── Data entries ──
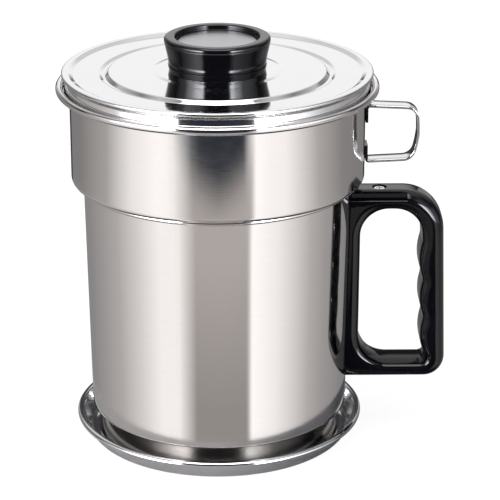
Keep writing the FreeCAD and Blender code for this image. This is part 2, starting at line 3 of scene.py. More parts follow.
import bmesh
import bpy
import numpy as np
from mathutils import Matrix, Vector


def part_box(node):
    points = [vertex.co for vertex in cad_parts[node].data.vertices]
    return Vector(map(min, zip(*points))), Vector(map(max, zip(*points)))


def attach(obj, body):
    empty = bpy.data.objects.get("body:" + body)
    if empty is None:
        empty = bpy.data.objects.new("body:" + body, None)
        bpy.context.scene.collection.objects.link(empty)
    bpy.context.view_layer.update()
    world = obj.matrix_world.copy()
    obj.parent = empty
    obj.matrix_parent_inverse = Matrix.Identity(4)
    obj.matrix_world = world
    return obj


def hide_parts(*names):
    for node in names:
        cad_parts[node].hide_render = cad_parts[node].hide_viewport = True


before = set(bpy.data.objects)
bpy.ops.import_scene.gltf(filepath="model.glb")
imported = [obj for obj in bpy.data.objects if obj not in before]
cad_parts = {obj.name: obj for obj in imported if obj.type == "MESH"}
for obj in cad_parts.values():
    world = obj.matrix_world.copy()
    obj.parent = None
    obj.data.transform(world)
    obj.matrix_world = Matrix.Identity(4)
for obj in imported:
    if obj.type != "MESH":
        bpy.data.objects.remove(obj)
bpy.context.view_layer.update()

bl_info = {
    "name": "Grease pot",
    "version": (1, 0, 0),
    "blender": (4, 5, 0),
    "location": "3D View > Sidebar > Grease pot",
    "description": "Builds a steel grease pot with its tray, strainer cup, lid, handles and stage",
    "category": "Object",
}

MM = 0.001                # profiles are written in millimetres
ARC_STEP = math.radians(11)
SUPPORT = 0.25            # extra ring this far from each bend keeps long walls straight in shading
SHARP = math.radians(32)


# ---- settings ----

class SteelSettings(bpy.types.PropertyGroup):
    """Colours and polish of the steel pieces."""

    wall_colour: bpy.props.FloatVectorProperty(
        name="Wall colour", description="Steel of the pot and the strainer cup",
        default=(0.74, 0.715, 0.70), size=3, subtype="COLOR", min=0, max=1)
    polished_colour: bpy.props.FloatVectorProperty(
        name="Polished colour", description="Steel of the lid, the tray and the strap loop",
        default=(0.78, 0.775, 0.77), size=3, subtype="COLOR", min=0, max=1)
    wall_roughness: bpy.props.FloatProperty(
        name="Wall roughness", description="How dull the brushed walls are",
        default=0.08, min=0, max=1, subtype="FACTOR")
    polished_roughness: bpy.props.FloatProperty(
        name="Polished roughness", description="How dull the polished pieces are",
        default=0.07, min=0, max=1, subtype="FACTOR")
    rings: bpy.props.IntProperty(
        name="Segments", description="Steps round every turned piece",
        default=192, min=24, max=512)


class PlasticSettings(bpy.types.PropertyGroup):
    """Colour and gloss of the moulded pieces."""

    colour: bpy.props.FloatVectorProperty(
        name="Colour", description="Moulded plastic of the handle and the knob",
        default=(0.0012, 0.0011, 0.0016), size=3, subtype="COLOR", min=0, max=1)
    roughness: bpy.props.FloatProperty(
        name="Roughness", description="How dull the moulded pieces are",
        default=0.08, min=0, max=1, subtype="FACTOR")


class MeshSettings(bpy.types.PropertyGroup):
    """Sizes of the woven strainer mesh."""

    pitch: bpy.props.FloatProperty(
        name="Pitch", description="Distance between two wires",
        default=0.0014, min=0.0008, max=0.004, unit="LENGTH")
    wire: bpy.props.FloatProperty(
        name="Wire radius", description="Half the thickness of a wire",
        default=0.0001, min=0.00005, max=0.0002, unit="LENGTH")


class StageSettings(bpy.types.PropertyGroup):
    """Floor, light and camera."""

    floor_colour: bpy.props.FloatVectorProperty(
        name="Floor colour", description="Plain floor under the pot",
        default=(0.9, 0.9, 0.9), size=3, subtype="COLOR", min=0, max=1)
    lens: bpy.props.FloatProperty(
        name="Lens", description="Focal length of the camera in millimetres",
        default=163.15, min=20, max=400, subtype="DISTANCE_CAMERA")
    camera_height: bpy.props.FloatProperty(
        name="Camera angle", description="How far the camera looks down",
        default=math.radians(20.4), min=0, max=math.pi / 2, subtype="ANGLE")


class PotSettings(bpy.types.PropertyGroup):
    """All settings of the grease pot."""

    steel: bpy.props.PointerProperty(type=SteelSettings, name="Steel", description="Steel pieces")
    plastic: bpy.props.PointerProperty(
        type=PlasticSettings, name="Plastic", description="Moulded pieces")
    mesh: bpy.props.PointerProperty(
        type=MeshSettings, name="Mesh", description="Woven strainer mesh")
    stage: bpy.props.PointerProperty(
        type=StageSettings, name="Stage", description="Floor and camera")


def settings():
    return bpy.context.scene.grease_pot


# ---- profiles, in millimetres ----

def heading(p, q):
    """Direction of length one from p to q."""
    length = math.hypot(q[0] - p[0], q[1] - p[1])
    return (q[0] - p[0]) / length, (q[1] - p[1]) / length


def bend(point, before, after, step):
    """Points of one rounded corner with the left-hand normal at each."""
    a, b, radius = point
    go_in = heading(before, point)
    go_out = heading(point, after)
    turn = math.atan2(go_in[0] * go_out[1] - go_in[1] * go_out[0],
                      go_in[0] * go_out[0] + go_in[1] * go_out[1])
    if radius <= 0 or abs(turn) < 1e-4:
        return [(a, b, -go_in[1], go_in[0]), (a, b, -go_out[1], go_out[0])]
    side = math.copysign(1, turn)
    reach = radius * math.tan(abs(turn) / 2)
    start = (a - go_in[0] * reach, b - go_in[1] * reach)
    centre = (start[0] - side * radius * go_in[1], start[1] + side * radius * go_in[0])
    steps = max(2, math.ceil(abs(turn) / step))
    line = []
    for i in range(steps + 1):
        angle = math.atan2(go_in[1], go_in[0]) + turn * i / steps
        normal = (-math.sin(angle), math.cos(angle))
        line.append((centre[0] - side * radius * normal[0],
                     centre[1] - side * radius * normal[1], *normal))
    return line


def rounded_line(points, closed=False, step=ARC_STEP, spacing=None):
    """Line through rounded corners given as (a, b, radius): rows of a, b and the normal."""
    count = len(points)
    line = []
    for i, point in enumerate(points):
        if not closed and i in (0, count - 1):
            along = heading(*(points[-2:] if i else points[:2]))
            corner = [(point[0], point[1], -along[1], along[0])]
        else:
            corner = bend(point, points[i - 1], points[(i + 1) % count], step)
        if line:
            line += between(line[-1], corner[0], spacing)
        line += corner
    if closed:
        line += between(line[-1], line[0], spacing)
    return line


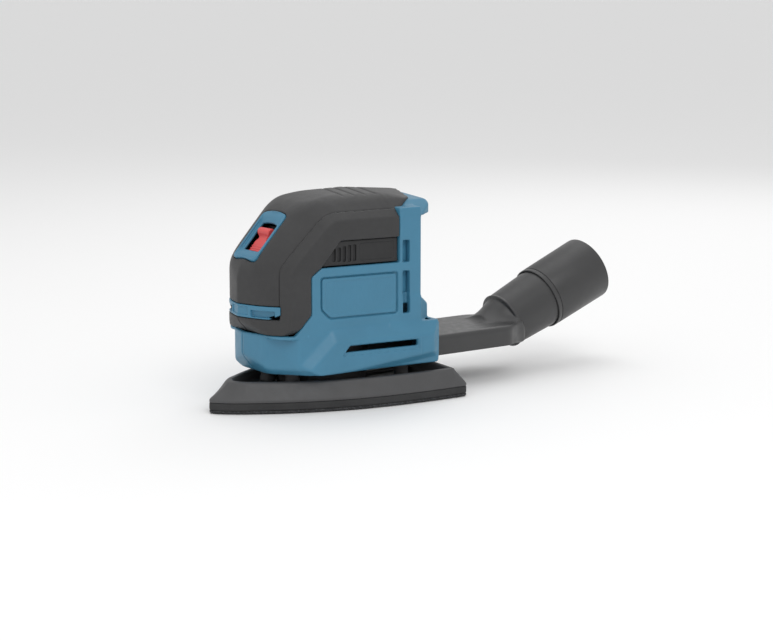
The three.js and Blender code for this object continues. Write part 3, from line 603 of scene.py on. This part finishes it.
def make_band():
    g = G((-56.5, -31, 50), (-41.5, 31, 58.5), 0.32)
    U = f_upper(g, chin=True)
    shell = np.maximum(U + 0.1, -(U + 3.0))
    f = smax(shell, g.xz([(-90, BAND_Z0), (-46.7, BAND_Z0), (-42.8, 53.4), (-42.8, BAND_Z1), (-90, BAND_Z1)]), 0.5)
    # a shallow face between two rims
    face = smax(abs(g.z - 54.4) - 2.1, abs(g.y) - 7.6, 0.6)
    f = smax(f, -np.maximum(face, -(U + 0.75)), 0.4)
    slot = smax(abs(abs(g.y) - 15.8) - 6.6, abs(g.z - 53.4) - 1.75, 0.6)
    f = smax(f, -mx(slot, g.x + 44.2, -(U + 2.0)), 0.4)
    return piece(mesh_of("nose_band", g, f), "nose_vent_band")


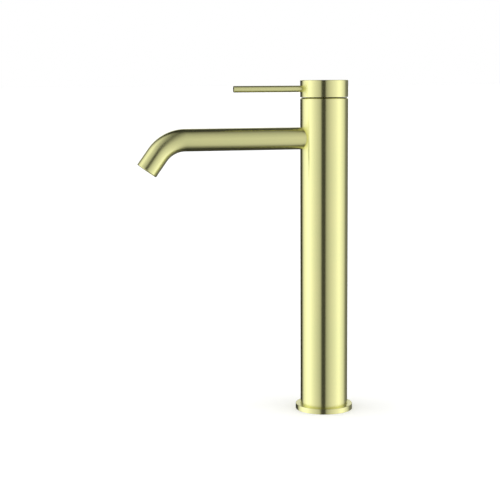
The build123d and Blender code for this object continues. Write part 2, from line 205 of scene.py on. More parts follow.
───
*Given request:*
Write every line of the material above again, exactly.

*Task result:*
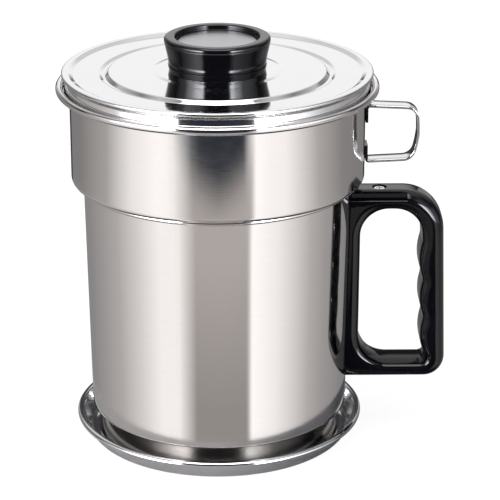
Keep writing the FreeCAD and Blender code for this image. This is part 2, starting at line 3 of scene.py. More parts follow.
import bmesh
import bpy
import numpy as np
from mathutils import Matrix, Vector


def part_box(node):
    points = [vertex.co for vertex in cad_parts[node].data.vertices]
    return Vector(map(min, zip(*points))), Vector(map(max, zip(*points)))


def attach(obj, body):
    empty = bpy.data.objects.get("body:" + body)
    if empty is None:
        empty = bpy.data.objects.new("body:" + body, None)
        bpy.context.scene.collection.objects.link(empty)
    bpy.context.view_layer.update()
    world = obj.matrix_world.copy()
    obj.parent = empty
    obj.matrix_parent_inverse = Matrix.Identity(4)
    obj.matrix_world = world
    return obj


def hide_parts(*names):
    for node in names:
        cad_parts[node].hide_render = cad_parts[node].hide_viewport = True


before = set(bpy.data.objects)
bpy.ops.import_scene.gltf(filepath="model.glb")
imported = [obj for obj in bpy.data.objects if obj not in before]
cad_parts = {obj.name: obj for obj in imported if obj.type == "MESH"}
for obj in cad_parts.values():
    world = obj.matrix_world.copy()
    obj.parent = None
    obj.data.transform(world)
    obj.matrix_world = Matrix.Identity(4)
for obj in imported:
    if obj.type != "MESH":
        bpy.data.objects.remove(obj)
bpy.context.view_layer.update()

bl_info = {
    "name": "Grease pot",
    "version": (1, 0, 0),
    "blender": (4, 5, 0),
    "location": "3D View > Sidebar > Grease pot",
    "description": "Builds a steel grease pot with its tray, strainer cup, lid, handles and stage",
    "category": "Object",
}

MM = 0.001                # profiles are written in millimetres
ARC_STEP = math.radians(11)
SUPPORT = 0.25            # extra ring this far from each bend keeps long walls straight in shading
SHARP = math.radians(32)


# ---- settings ----

class SteelSettings(bpy.types.PropertyGroup):
    """Colours and polish of the steel pieces."""

    wall_colour: bpy.props.FloatVectorProperty(
        name="Wall colour", description="Steel of the pot and the strainer cup",
        default=(0.74, 0.715, 0.70), size=3, subtype="COLOR", min=0, max=1)
    polished_colour: bpy.props.FloatVectorProperty(
        name="Polished colour", description="Steel of the lid, the tray and the strap loop",
        default=(0.78, 0.775, 0.77), size=3, subtype="COLOR", min=0, max=1)
    wall_roughness: bpy.props.FloatProperty(
        name="Wall roughness", description="How dull the brushed walls are",
        default=0.08, min=0, max=1, subtype="FACTOR")
    polished_roughness: bpy.props.FloatProperty(
        name="Polished roughness", description="How dull the polished pieces are",
        default=0.07, min=0, max=1, subtype="FACTOR")
    rings: bpy.props.IntProperty(
        name="Segments", description="Steps round every turned piece",
        default=192, min=24, max=512)


class PlasticSettings(bpy.types.PropertyGroup):
    """Colour and gloss of the moulded pieces."""

    colour: bpy.props.FloatVectorProperty(
        name="Colour", description="Moulded plastic of the handle and the knob",
        default=(0.0012, 0.0011, 0.0016), size=3, subtype="COLOR", min=0, max=1)
    roughness: bpy.props.FloatProperty(
        name="Roughness", description="How dull the moulded pieces are",
        default=0.08, min=0, max=1, subtype="FACTOR")


class MeshSettings(bpy.types.PropertyGroup):
    """Sizes of the woven strainer mesh."""

    pitch: bpy.props.FloatProperty(
        name="Pitch", description="Distance between two wires",
        default=0.0014, min=0.0008, max=0.004, unit="LENGTH")
    wire: bpy.props.FloatProperty(
        name="Wire radius", description="Half the thickness of a wire",
        default=0.0001, min=0.00005, max=0.0002, unit="LENGTH")


class StageSettings(bpy.types.PropertyGroup):
    """Floor, light and camera."""

    floor_colour: bpy.props.FloatVectorProperty(
        name="Floor colour", description="Plain floor under the pot",
        default=(0.9, 0.9, 0.9), size=3, subtype="COLOR", min=0, max=1)
    lens: bpy.props.FloatProperty(
        name="Lens", description="Focal length of the camera in millimetres",
        default=163.15, min=20, max=400, subtype="DISTANCE_CAMERA")
    camera_height: bpy.props.FloatProperty(
        name="Camera angle", description="How far the camera looks down",
        default=math.radians(20.4), min=0, max=math.pi / 2, subtype="ANGLE")


class PotSettings(bpy.types.PropertyGroup):
    """All settings of the grease pot."""

    steel: bpy.props.PointerProperty(type=SteelSettings, name="Steel", description="Steel pieces")
    plastic: bpy.props.PointerProperty(
        type=PlasticSettings, name="Plastic", description="Moulded pieces")
    mesh: bpy.props.PointerProperty(
        type=MeshSettings, name="Mesh", description="Woven strainer mesh")
    stage: bpy.props.PointerProperty(
        type=StageSettings, name="Stage", description="Floor and camera")


def settings():
    return bpy.context.scene.grease_pot


# ---- profiles, in millimetres ----

def heading(p, q):
    """Direction of length one from p to q."""
    length = math.hypot(q[0] - p[0], q[1] - p[1])
    return (q[0] - p[0]) / length, (q[1] - p[1]) / length


def bend(point, before, after, step):
    """Points of one rounded corner with the left-hand normal at each."""
    a, b, radius = point
    go_in = heading(before, point)
    go_out = heading(point, after)
    turn = math.atan2(go_in[0] * go_out[1] - go_in[1] * go_out[0],
                      go_in[0] * go_out[0] + go_in[1] * go_out[1])
    if radius <= 0 or abs(turn) < 1e-4:
        return [(a, b, -go_in[1], go_in[0]), (a, b, -go_out[1], go_out[0])]
    side = math.copysign(1, turn)
    reach = radius * math.tan(abs(turn) / 2)
    start = (a - go_in[0] * reach, b - go_in[1] * reach)
    centre = (start[0] - side * radius * go_in[1], start[1] + side * radius * go_in[0])
    steps = max(2, math.ceil(abs(turn) / step))
    line = []
    for i in range(steps + 1):
        angle = math.atan2(go_in[1], go_in[0]) + turn * i / steps
        normal = (-math.sin(angle), math.cos(angle))
        line.append((centre[0] - side * radius * normal[0],
                     centre[1] - side * radius * normal[1], *normal))
    return line


def rounded_line(points, closed=False, step=ARC_STEP, spacing=None):
    """Line through rounded corners given as (a, b, radius): rows of a, b and the normal."""
    count = len(points)
    line = []
    for i, point in enumerate(points):
        if not closed and i in (0, count - 1):
            along = heading(*(points[-2:] if i else points[:2]))
            corner = [(point[0], point[1], -along[1], along[0])]
        else:
            corner = bend(point, points[i - 1], points[(i + 1) % count], step)
        if line:
            line += between(line[-1], corner[0], spacing)
        line += corner
    if closed:
        line += between(line[-1], line[0], spacing)
    return line


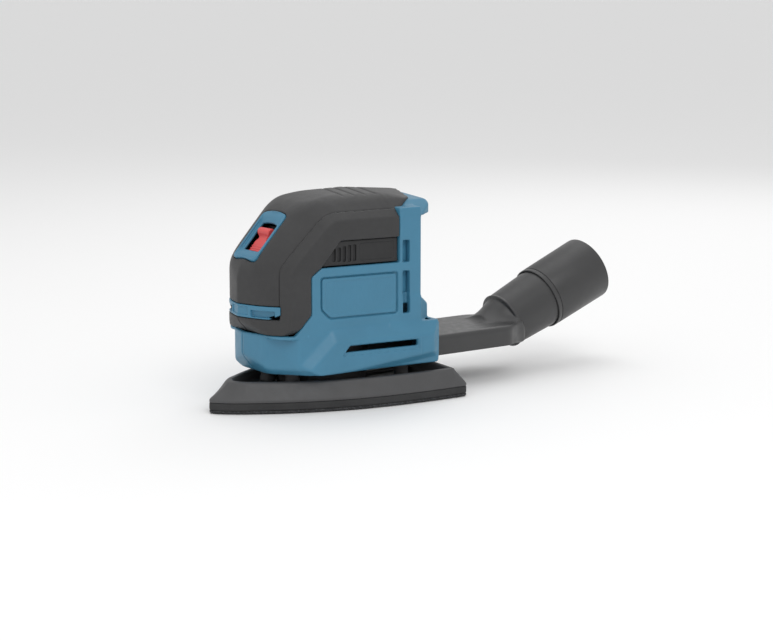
The three.js and Blender code for this object continues. Write part 3, from line 603 of scene.py on. This part finishes it.
def make_band():
    g = G((-56.5, -31, 50), (-41.5, 31, 58.5), 0.32)
    U = f_upper(g, chin=True)
    shell = np.maximum(U + 0.1, -(U + 3.0))
    f = smax(shell, g.xz([(-90, BAND_Z0), (-46.7, BAND_Z0), (-42.8, 53.4), (-42.8, BAND_Z1), (-90, BAND_Z1)]), 0.5)
    # a shallow face between two rims
    face = smax(abs(g.z - 54.4) - 2.1, abs(g.y) - 7.6, 0.6)
    f = smax(f, -np.maximum(face, -(U + 0.75)), 0.4)
    slot = smax(abs(abs(g.y) - 15.8) - 6.6, abs(g.z - 53.4) - 1.75, 0.6)
    f = smax(f, -mx(slot, g.x + 44.2, -(U + 2.0)), 0.4)
    return piece(mesh_of("nose_band", g, f), "nose_vent_band")


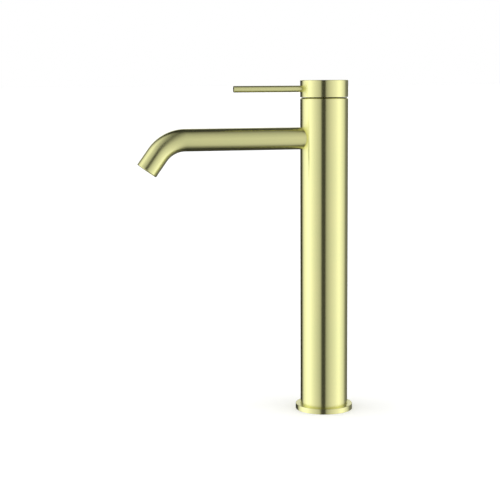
The build123d and Blender code for this object continues. Write part 2, from line 205 of scene.py on. More parts follow.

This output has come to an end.